Written exercise: State the number of lines where "image" appears. Add nothing else.

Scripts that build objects
*-*-*

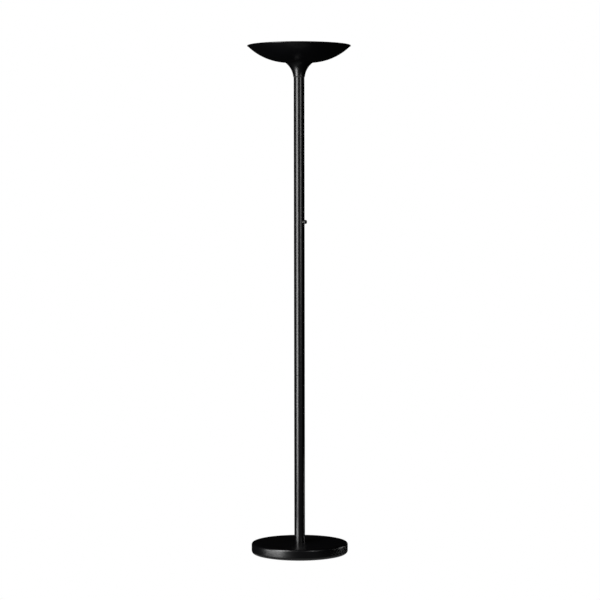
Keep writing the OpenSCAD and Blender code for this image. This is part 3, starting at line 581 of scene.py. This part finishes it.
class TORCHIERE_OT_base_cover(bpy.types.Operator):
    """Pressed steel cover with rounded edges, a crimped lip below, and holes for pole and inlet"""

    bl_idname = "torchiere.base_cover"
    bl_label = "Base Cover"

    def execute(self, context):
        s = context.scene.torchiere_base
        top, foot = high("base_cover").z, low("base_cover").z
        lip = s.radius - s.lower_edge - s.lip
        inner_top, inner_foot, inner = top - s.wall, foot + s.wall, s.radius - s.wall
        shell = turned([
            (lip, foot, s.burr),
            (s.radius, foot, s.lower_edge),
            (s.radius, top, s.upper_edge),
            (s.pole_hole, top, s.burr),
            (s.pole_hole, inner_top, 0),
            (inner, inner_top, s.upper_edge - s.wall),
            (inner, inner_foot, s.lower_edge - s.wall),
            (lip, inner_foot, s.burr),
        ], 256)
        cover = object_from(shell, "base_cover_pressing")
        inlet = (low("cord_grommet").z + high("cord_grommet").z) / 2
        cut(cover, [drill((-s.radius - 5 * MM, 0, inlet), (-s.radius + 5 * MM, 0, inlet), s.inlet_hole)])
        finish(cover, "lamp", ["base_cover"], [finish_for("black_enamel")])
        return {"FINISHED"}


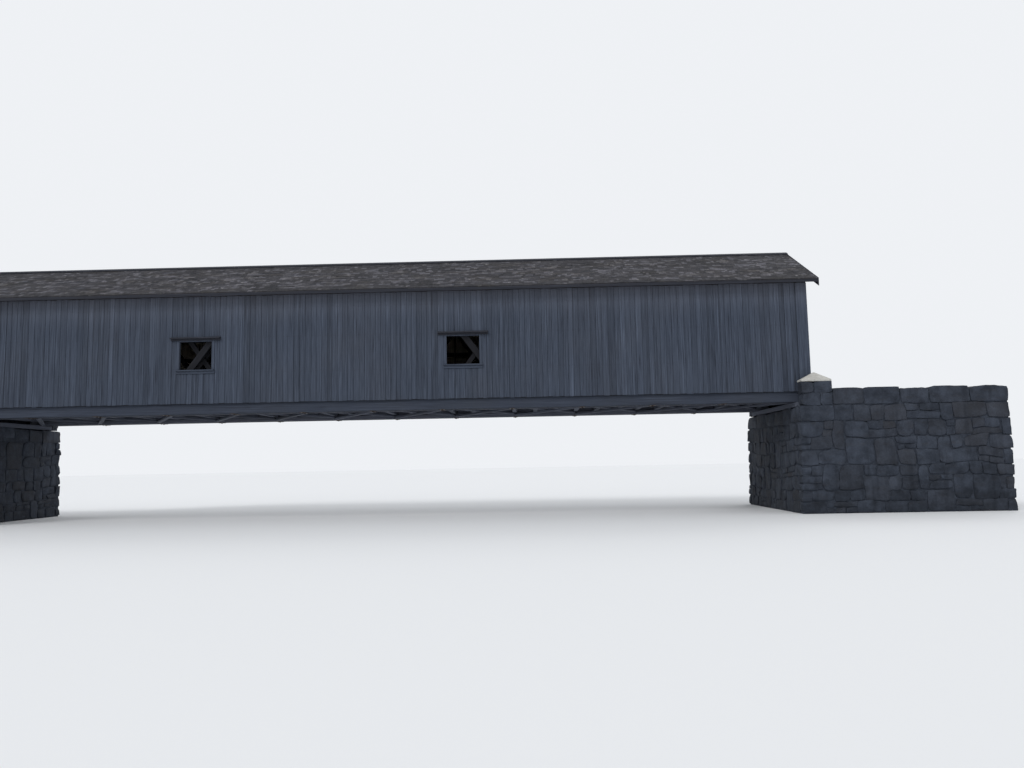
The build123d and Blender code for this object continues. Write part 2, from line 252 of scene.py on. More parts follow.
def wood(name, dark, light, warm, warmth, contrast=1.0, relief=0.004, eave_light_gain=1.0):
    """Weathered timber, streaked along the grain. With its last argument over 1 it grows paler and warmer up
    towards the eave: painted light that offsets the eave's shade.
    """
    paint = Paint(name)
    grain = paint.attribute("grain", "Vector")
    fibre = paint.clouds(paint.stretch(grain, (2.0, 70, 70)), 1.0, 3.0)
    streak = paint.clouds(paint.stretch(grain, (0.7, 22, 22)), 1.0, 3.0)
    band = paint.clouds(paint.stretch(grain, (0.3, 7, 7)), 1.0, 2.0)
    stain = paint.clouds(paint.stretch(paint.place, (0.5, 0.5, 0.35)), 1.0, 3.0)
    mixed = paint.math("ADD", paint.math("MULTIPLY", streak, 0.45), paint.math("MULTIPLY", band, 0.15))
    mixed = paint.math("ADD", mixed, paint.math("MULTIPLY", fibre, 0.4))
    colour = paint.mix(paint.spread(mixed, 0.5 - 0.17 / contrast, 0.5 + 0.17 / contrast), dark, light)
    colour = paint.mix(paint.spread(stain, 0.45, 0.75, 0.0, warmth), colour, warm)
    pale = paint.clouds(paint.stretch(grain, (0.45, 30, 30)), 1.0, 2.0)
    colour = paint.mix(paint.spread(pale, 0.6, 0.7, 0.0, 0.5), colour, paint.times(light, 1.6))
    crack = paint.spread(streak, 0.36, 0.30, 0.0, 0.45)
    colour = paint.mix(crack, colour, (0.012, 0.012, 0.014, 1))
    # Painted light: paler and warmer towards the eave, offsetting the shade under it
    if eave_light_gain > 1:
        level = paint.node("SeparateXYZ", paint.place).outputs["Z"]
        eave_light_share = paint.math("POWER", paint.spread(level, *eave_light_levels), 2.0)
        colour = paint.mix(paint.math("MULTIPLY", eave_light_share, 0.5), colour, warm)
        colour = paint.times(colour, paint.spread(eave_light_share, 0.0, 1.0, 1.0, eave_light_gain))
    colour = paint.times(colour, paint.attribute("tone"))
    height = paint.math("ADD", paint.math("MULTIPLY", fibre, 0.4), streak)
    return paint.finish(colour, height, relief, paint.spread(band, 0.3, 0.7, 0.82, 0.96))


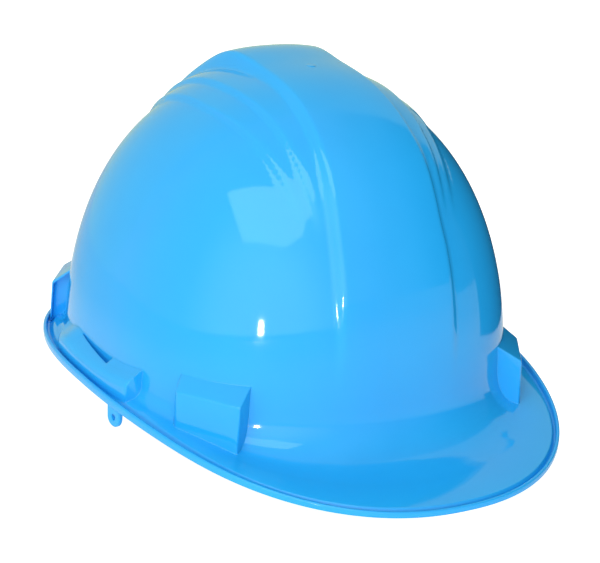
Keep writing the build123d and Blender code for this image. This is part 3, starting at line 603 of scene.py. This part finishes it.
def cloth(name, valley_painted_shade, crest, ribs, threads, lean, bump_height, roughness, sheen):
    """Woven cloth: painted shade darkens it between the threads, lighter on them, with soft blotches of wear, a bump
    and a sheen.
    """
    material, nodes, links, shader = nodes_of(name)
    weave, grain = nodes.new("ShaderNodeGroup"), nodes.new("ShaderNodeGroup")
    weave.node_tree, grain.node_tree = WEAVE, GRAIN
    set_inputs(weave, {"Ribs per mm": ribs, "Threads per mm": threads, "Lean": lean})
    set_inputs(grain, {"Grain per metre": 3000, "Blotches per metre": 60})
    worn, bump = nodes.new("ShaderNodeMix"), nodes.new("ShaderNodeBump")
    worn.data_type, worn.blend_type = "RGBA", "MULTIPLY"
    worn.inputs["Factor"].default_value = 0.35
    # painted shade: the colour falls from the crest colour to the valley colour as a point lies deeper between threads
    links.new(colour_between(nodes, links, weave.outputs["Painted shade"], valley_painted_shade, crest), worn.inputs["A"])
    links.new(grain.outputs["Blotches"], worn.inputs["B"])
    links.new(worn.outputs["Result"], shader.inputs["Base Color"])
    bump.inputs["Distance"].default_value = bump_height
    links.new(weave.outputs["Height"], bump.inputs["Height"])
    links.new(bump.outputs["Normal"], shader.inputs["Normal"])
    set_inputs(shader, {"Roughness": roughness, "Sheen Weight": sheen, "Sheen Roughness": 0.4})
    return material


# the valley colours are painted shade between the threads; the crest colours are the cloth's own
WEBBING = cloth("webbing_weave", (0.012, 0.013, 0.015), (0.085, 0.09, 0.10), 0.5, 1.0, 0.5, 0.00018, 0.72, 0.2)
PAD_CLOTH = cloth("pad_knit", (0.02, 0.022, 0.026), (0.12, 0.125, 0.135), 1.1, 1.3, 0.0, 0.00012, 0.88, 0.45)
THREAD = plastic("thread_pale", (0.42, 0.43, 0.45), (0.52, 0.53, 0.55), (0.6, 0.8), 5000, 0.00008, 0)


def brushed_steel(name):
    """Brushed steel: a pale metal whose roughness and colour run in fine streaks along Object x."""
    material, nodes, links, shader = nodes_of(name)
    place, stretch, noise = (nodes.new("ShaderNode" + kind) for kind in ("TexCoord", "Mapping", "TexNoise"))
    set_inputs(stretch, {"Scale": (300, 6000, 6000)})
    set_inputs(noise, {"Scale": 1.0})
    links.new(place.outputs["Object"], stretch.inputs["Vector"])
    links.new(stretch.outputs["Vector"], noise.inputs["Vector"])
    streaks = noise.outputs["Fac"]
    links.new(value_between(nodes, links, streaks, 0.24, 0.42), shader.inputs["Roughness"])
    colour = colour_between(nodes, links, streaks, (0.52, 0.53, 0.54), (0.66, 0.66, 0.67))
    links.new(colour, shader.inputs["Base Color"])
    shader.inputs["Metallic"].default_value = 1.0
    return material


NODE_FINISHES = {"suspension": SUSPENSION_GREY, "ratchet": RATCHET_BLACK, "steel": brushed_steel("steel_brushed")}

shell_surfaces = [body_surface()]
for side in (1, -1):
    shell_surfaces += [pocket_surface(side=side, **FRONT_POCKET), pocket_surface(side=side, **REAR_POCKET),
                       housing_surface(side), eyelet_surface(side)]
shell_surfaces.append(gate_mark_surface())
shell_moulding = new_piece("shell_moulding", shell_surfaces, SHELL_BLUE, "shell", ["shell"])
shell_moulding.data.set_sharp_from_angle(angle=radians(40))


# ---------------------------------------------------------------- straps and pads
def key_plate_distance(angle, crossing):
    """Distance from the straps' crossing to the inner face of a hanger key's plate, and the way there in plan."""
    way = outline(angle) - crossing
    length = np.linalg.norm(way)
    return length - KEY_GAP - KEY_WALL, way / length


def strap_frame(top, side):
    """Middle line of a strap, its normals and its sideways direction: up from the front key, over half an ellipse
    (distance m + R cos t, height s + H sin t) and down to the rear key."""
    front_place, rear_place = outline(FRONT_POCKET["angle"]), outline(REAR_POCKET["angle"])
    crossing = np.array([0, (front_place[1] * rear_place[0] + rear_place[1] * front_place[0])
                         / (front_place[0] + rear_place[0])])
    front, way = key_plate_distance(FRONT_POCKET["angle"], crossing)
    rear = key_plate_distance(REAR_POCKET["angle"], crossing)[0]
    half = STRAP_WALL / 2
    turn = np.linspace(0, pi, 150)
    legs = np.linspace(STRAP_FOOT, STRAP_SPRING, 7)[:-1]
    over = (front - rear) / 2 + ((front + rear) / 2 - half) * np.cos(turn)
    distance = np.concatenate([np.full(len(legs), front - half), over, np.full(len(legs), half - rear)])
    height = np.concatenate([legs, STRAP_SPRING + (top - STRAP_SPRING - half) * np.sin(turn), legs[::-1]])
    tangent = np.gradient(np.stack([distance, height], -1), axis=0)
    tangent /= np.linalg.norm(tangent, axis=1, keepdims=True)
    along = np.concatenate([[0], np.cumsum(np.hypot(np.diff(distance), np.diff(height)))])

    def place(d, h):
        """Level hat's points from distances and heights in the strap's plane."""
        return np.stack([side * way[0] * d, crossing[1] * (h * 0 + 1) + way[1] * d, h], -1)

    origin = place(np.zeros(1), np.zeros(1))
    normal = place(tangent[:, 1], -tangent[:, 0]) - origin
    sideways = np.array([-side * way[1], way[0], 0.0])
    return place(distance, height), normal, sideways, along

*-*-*

Reply: 2